H3N2 grip virüsü dünya genelinde yeniden gündeme gelirken, Türkiye’de de etkisini artırmaya başladı. İstanbul Atlas Üniversitesi Tıp Fakültesi Tıbbi Mikrobiyoloji Ana Bilim Dalı Öğretim Üyesi Prof. Dr. Selim Badur, söz konusu virüsün yeni bir tür olmadığını, mevcut İnfluenza A/H3N2’nin mutasyona uğramış bir varyantı olduğunu belirtti. Uzman uyarılarına göre, bu yeni varyant klasik gribe oranla daha hızlı yayılabiliyor ve özellikle risk gruplarında daha ağır seyir gösterebiliyor.
H3N2’nin Evrimi ve Yayılım Hızı
Prof. Dr. Selim Badur, pandemilere neden olabilen tek grip türünün İnfluenza A olduğunu vurgulayarak, bu virüsün geçmişte ‘İspanyol Gribi’ ve ‘Domuz Gribi’ gibi büyük salgınlara yol açtığını hatırlattı. H3N2 varyantının yeni bir virüs olmadığını belirten Prof. Dr. Badur, virüsün yıllardır dolaşımda olduğunu ancak yapısal değişiklikler gösterdiğini ifade etti. Avrupa Hastalık Önleme ve Kontrol Merkezi (ECDC) verilerine göre, bu yıl grip sezoni önceki yıllara göre birkaç hafta erken başladı ve artışın temel nedeni de H3N2 tipi virüsler olarak kaydedildi.

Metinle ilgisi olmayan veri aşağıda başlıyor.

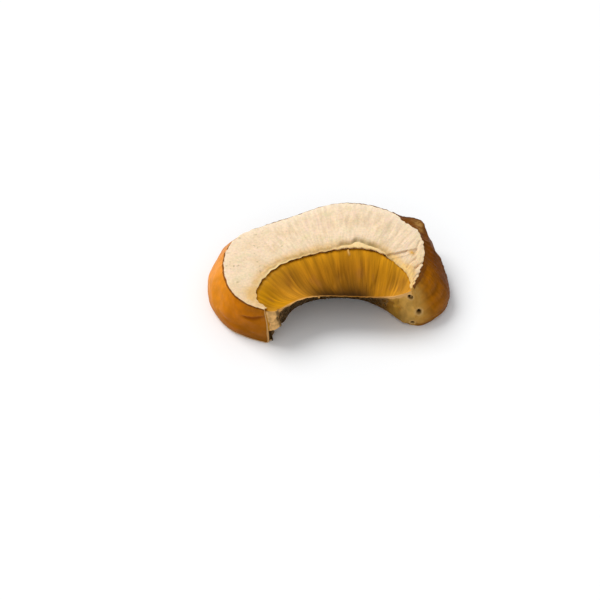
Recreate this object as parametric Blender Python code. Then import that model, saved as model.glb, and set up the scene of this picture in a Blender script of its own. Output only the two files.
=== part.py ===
"""A thick dried slice of porcini cap, lying on its larger cut face.

The slice is an arch of pale flesh with brown skin round its outside, and a layer of
tubes inside the arch that has shrunk below the cut faces. Both pieces are lofted as
bent blocks: along the arch, across it from the inside outwards, and up through the
thickness. The arch opens towards -Y, and the smaller cut face looks up.
"""

import math

import bmesh
import bpy
import numpy as np

# Driving dimensions, in millimetres. Blender's own lengths are in metres.
MM = 0.001
THICKNESS = 10.0
SEAM_GAP = 0.3
TUBE_BACK_HEIGHT = 0.4
TUBE_BACK_HOLLOW = 0.8
TUBE_SHRINKAGE = 2.1
TUBE_STEP_AT_SEAM = 0.5
TUBE_STEP_AT_PORES = 1.2
TUBE_RIDGE = 0.22
FLESH_CROWN = 0.3
FLESH_WARP = 0.45
PORE_FACE_HOLLOW = 1.6
SKIN_FOLD = 0.3
LEFT_DENT = 0.6
RIGHT_FLAP = 2.0
RIM_PUCKER = 0.2
DRAWING_CENTRE = (0.1, 5.2)

# Forms given by shares: how round the tips are, over how much of the thickness the skin
# spreads, and how far and from what height down it tucks in again at its lower edge.
TIP_ROUNDNESS = 0.8
SPREAD_HEIGHT = 0.8
TUCK = 0.05
TUCK_HEIGHT = 0.12

# Where the skin's dent and its flap are, along the arch and up, and how far they spread.
LEFT_DENT_PLACE = (0.06, 0.42)
LEFT_DENT_SPREAD = (0.05, 0.25)
RIGHT_FLAP_PLACE = (0.76, 0.87)
RIGHT_FLAP_SPREAD = (0.05, 0.13)

# Waves of the skin, of its upper rim and of the upper cut face, each with its weight.
FOLD_WAVES = ((61, 5, 0.0, 0.6), (103, -7, 1.3, 0.4))
RIM_WAVES = ((173, 0.0, 0.6), (307, 0.7, 0.4))
WARP_WAVES = ((1 / 7.5, 0.0, 0.8, 0.6), (-1 / 15.0, 1 / 6.0, 0.0, 0.4))

# Outlines from the left tip, over the top of the arch, to the right tip: x and y in millimetres.
OUTER_FRONT = (
    (-13.2, -9.8), (-16.1, -8.5), (-19.7, -5.0), (-21.4, 0.4), (-21.0, 5.6), (-18.5, 9.8),
    (-13.2, 12.9), (-7.1, 15.4), (-1.0, 18.0), (4.0, 18.9), (10.0, 18.0), (15.6, 15.2),
    (19.4, 11.2), (20.6, 6.0), (19.8, 1.3), (17.8, -4.2),
)
OUTER_BACK = (
    (-12.3, -11.5), (-16.7, -10.1), (-21.0, -7.6), (-24.7, -2.0), (-25.3, 3.2), (-23.6, 9.2),
    (-18.4, 14.6), (-11.0, 18.4), (-3.4, 20.9), (4.2, 21.9), (12.0, 20.2), (18.8, 16.6),
    (23.2, 11.0), (25.3, 4.0), (25.3, -1.4), (22.8, -5.2), (18.1, -7.8),
)
SEAM_FRONT = (
    (-12.6, -9.5), (-14.6, -7.6), (-14.9, -5.0), (-13.4, -1.6), (-10.2, 1.7), (-5.4, 3.9),
    (0.4, 5.5), (6.2, 6.2), (10.6, 5.3), (14.6, 2.3), (16.8, -0.8), (17.3, -4.3),
)
SEAM_BACK = (
    (-11.3, -10.5), (-15.4, -8.8), (-17.8, -4.2), (-16.4, 1.2), (-11.6, 5.6), (-4.2, 8.4),
    (5.0, 9.6), (12.4, 7.6), (17.6, 3.2), (19.2, -1.8), (17.2, -6.9),
)
PORES_FRONT = (
    (-10.5, -9.2), (-8.2, -7.9), (-5.2, -6.3), (-1.5, -5.6), (4.0, -5.7), (9.5, -6.0),
    (13.7, -5.8), (16.4, -4.9),
)
PORES_BACK = (
    (-9.4, -8.8), (-8.9, -5.6), (-7.2, -2.8), (-3.4, -0.6), (2.0, 0.2), (7.6, -0.4),
    (12.0, -2.8), (16.1, -6.5),
)

# How finely each piece is divided: along the arch, across it and through its thickness.
CAP_CELLS = (84, 6, 6)
TUBE_CELLS = (88, 6, 5)
CURVE_STEPS = 24


def smooth_curve(points, along):
    """Places on a centripetal Catmull-Rom curve, at the given shares of its length."""
    knots = np.array(points, float)
    knots = np.vstack([2 * knots[0] - knots[1], knots, 2 * knots[-1] - knots[-2]])
    traced = []
    for p0, p1, p2, p3 in zip(knots, knots[1:], knots[2:], knots[3:]):
        t1 = math.sqrt(np.linalg.norm(p1 - p0))
        t2 = t1 + math.sqrt(np.linalg.norm(p2 - p1))
        t3 = t2 + math.sqrt(np.linalg.norm(p3 - p2))
        t = np.linspace(t1, t2, CURVE_STEPS, endpoint=False)[:, None]
        a1 = p0 + (p1 - p0) * t / t1
        a2 = p1 + (p2 - p1) * (t - t1) / (t2 - t1)
        a3 = p2 + (p3 - p2) * (t - t2) / (t3 - t2)
        b1 = a1 + (a2 - a1) * t / t2
        b2 = a2 + (a3 - a2) * (t - t1) / (t3 - t1)
        traced.extend(b1 + (b2 - b1) * (t - t1) / (t2 - t1))
    traced = np.vstack([traced, knots[-2]])
    reach = np.concatenate([[0], np.cumsum(np.linalg.norm(np.diff(traced, axis=0), axis=1))])
    share = np.asarray(along) * reach[-1]
    return np.stack([np.interp(share, reach, traced[:, axis]) for axis in (0, 1)], axis=-1)


def mix(a, b, share):
    """The point a share of the way from a to b."""
    return a + (b - a) * share[..., None]


def bump(value, centre, width):
    """A smooth hump of height 1 at the centre, gone at one width either side."""
    distance = np.clip(np.abs(value - centre) / width, 0, 1)
    return (1 + np.cos(math.pi * distance)) / 2


def warp(place):
    """The slow rise and fall of the upper cut face, which curled a little as it dried."""
    x, y = place[..., 0], place[..., 1]
    return FLESH_WARP * sum(weight * np.sin(x * a + y * b + start) for a, b, start, weight in WARP_WAVES)


def at_height(place, height):
    """Points in space, in metres round the object's own origin."""
    flat = (place - np.array(DRAWING_CENTRE)) * MM
    return np.concatenate([flat, height[..., None] * MM], axis=-1)


def skin_flare(up):
    """How far the skin has spread from the upper outline to the lower one, by share of height."""
    spread = np.sin(math.pi / 2 * np.clip((1 - up) / SPREAD_HEIGHT, 0, 1)) ** 0.9
    return spread - TUCK * np.clip(1 - up / TUCK_HEIGHT, 0, 1)


def patch(along, up, place, spread):
    """A smooth hump on the skin, of height 1 at its place."""
    return bump(along, place[0], spread[0]) * bump(up, place[1], spread[1])


def skin_folds(along, up):
    """Shrinkage folds of the skin, in millimetres outwards."""
    waves = sum(weight * np.sin(along * a + up * b + start) for a, b, start, weight in FOLD_WAVES)
    left_dent = LEFT_DENT * patch(along, up, LEFT_DENT_PLACE, LEFT_DENT_SPREAD)
    right_flap = RIGHT_FLAP * patch(along, up, RIGHT_FLAP_PLACE, RIGHT_FLAP_SPREAD)
    return SKIN_FOLD * waves * bump(up, 0.55, 0.45) - left_dent + right_flap


def rim_pucker(along, up):
    """The uneven edge of the upper cut, where the drying flesh drew the skin in."""
    ripple = sum(weight * np.sin(along * a + start) for a, start, weight in RIM_WAVES)
    return RIM_PUCKER * ripple * np.clip(up * 4 - 3, 0, 1)


def end_round(along, across, inner, outer):
    """Pushes the middle of a piece's two end faces outwards, so that its tips are round."""
    tip = np.where(along <= 0, -1.0, np.where(along >= 1, 1.0, 0.0))
    near = smooth_curve(OUTER_BACK, np.clip(along - 0.02 * tip, 0, 1))
    away = (smooth_curve(OUTER_BACK, along) - near) * np.abs(tip)[..., None]
    away = away / np.maximum(np.linalg.norm(away, axis=-1, keepdims=True), 1e-9)
    reach = TIP_ROUNDNESS * np.linalg.norm(outer - inner, axis=-1) / 2
    return away * (reach * np.sin(math.pi * across) ** 0.5)[..., None]


def cap_point(along, across, up):
    """A point of the cap: across is 0 at the tubes and 1 at the skin, up is 0 at the back."""
    outer_front = smooth_curve(OUTER_FRONT, along)
    outer_back = smooth_curve(OUTER_BACK, along)
    skin = mix(outer_front, outer_back, skin_flare(up))
    outwards = outer_back - smooth_curve(SEAM_BACK, along)
    outwards = outwards / np.linalg.norm(outwards, axis=-1, keepdims=True)
    skin = skin + outwards * (skin_folds(along, up) + rim_pucker(along, up))[..., None]
    seam = mix(smooth_curve(SEAM_BACK, along), smooth_curve(SEAM_FRONT, along), up)
    place = mix(seam, skin, across) + end_round(along, across, seam, skin)
    crown = FLESH_CROWN * np.sin(math.pi * across)
    return at_height(place, up * (THICKNESS + crown + warp(place)))


def inward_of(curve, along):
    """Unit vectors across a curve, pointing to the inside of the arch."""
    step = smooth_curve(curve, np.clip(along + 0.01, 0, 1)) - smooth_curve(curve, np.clip(along - 0.01, 0, 1))
    step = step / np.linalg.norm(step, axis=-1, keepdims=True)
    return np.stack([step[..., 1], -step[..., 0]], axis=-1)


def tube_point(along, across, up):
    """A point of the tube layer: across is 0 at the flesh and 1 at the pores, up is 0 at the back."""
    seam_front = smooth_curve(SEAM_FRONT, along) + SEAM_GAP * inward_of(SEAM_FRONT, along)
    seam_back = smooth_curve(SEAM_BACK, along) + SEAM_GAP * inward_of(SEAM_BACK, along)
    seam = mix(seam_back, seam_front, up)
    pores = mix(smooth_curve(PORES_BACK, along), smooth_curve(PORES_FRONT, along), up)
    middle = np.sin(math.pi * np.clip(along, 0, 1)) ** 0.7
    pores = pores - PORE_FACE_HOLLOW * (np.sin(math.pi * up) * middle)[..., None] * inward_of(PORES_BACK, along)
    place = mix(seam, pores, across) + end_round(along, across, seam, pores)
    dish = TUBE_SHRINKAGE * bump(across, 0.6, 0.6) * middle
    step = TUBE_STEP_AT_SEAM + (TUBE_STEP_AT_PORES - TUBE_STEP_AT_SEAM) * across
    stations = np.round(along * TUBE_CELLS[0])
    ridge = TUBE_RIDGE * np.where(stations % 2 > 0, 1, -1) * bump(across, 0.5, 0.5)
    top = THICKNESS + warp(place) - step - dish + ridge * middle
    bottom = TUBE_BACK_HEIGHT + TUBE_BACK_HOLLOW * bump(across, 0.6, 0.6) * middle
    return at_height(place, bottom + (top - bottom) * up)


def block_quads(cells):
    """Corner keys of every quad on the six sides of a block, facing outwards."""
    quads = []
    for fixed, first, second in ((0, 1, 2), (1, 2, 0), (2, 0, 1)):
        for value in (0, cells[fixed]):
            for i in range(cells[first]):
                for j in range(cells[second]):
                    keys = []
                    for di, dj in ((0, 0), (1, 0), (1, 1), (0, 1)):
                        key = [0, 0, 0]
                        key[fixed], key[first], key[second] = value, i + di, j + dj
                        keys.append(tuple(key))
                    quads.append(keys if value else keys[::-1])
    return quads


def lofted_block(name, point_at, cells, material):
    """A closed block bent by point_at, with the given number of cells along, across and up."""
    quads = block_quads(cells)
    keys = sorted({key for quad in quads for key in quad})
    shape = bmesh.new()
    corners = {}
    for key, point in zip(keys, point_at(*(np.array(keys) / np.array(cells)).T)):
        corners[key] = shape.verts.new(point)
    for quad in quads:
        shape.faces.new([corners[key] for key in quad])
    bmesh.ops.recalc_face_normals(shape, faces=shape.faces)
    mesh = bpy.data.meshes.new(name)
    shape.to_mesh(mesh)
    shape.free()
    mesh.shade_smooth()
    mesh.set_sharp_from_angle(angle=math.radians(40))
    mesh.materials.append(material)
    block = bpy.data.objects.new(name, mesh)
    bpy.context.scene.collection.objects.link(block)
    return block


def matt_material(name, colour, roughness):
    """A dry, matt finish of one colour."""
    material = bpy.data.materials.new(name)
    material.use_nodes = True
    shader = material.node_tree.nodes["Principled BSDF"]
    shader.inputs["Base Color"].default_value = (*colour, 1.0)
    shader.inputs["Roughness"].default_value = roughness
    shader.inputs["Metallic"].default_value = 0.0
    return material


def clear_scene():
    """Removes what the scene holds, so that only the slice is in it."""
    for old in list(bpy.data.objects):
        bpy.data.objects.remove(old)


def main():
    clear_scene()
    flesh = matt_material("cream_flesh", (0.82, 0.63, 0.41), 0.8)
    tubes = matt_material("ochre_tubes", (0.44, 0.18, 0.02), 0.7)
    lofted_block("cap", cap_point, CAP_CELLS, flesh)
    lofted_block("tube_layer", tube_point, TUBE_CELLS, tubes)


main()
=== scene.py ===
"""The looks of a thick dried slice of porcini cap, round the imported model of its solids.

The slice is an arch that opens towards -Y. Its pale flesh carries brown skin round the
outside, and a shrunken layer of ochre tubes lies inside the arch. Each piece is a block
bent along the arch and divided finely. Large forms, such as the ledge over the tubes, the
fold at the right arm and the flap of skin, are set point by point. Pleats, strands, ribs,
wrinkles and pore mouths come from Geometry Nodes.

Lengths in this file are millimetres, up to the point where a mesh is made.
"""

from __future__ import annotations

import logging
import math
from dataclasses import dataclass, field
from enum import Enum
from functools import lru_cache

import bpy
import numpy as np
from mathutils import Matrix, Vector

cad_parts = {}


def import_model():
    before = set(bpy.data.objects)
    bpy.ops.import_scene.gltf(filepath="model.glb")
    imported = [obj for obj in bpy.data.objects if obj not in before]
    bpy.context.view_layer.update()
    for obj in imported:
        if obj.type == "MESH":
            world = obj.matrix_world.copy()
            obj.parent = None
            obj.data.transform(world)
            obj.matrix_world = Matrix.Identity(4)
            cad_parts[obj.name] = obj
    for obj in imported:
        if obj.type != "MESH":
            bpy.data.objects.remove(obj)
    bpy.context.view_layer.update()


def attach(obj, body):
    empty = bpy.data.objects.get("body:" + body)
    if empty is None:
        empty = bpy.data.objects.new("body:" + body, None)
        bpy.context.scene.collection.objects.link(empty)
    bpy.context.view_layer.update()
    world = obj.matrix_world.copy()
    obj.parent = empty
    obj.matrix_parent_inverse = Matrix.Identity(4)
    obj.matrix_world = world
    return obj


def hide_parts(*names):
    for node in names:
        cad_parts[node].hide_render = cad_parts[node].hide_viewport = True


LOG = logging.getLogger("porcini_slice")
MM = 0.001
BODY = "root"

Points = tuple[tuple[float, float], ...]
Array = np.ndarray


# The slice's drawing, shared by its pieces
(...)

Prof. Dr. Badur, H3N2’nin son dönemde hızlı bir şekilde yayıldığını ve klasik grip virüslerine kıyasla daha geniş bir kitleye kısa sürede bulaşabildiğini belirtti. Henüz pandemik bir risk oluşturmadığını dile getiren Badur, ancak virüsün dikkatli şekilde izlenmesi gerektiğini vurguladı.
Aşı ve Korunma Önlemleri
H3N2 varyantına karşı mevcut grip aşılarının hâlen koruyucu etkiye sahip olduğunu belirten Prof. Dr. Badur, özellikle 65 yaş üstü kişiler, kronik rahatsızlığı bulunanlar, hamile kadınlar ve bağışıklık sistemi zayıf bireylerin vakit kaybetmeden aşılanması gerektiğini söyledi. Aşıların etkinliğinde bir miktar azalma olabileceğini ancak virüsün aşıdan tamamen kaçmasının mümkün olmadığını ifade etti.
Prof. Dr. Badur ayrıca, hastalığın belirtileri arasında yüksek ateş, şiddetli titreme, kas ağrıları, öksürük, nadiren ishal ve bulantı gibi semptomların bulunduğunu açıkladı. Soğuk algınlığı, grip ve COVID-19 arasındaki farklara da değinen Badur, gripte aniden başlayan yüksek ateş ve yaygın kas ağrılarının daha belirgin olduğunu, COVID-19’da ise koku ve tat kaybının ayırt edici bir bulgu olarak öne çıktığını belirtti.
Uzman, salgının yayılımını önlemek amacıyla kamuoyuna yönelik bilgilendirmelerin önemine dikkat çekti. Sağlık çalışanları, risk grubundaki bireyler ve kapalı alanlarda yaşayan kişilerin aşılanmasını önerdi. Ayrıca erken tanı, izolasyon, maske kullanımı ve el hijyeni gibi önlemlerin yayılımı azaltmada etkili olduğunu ifade etti.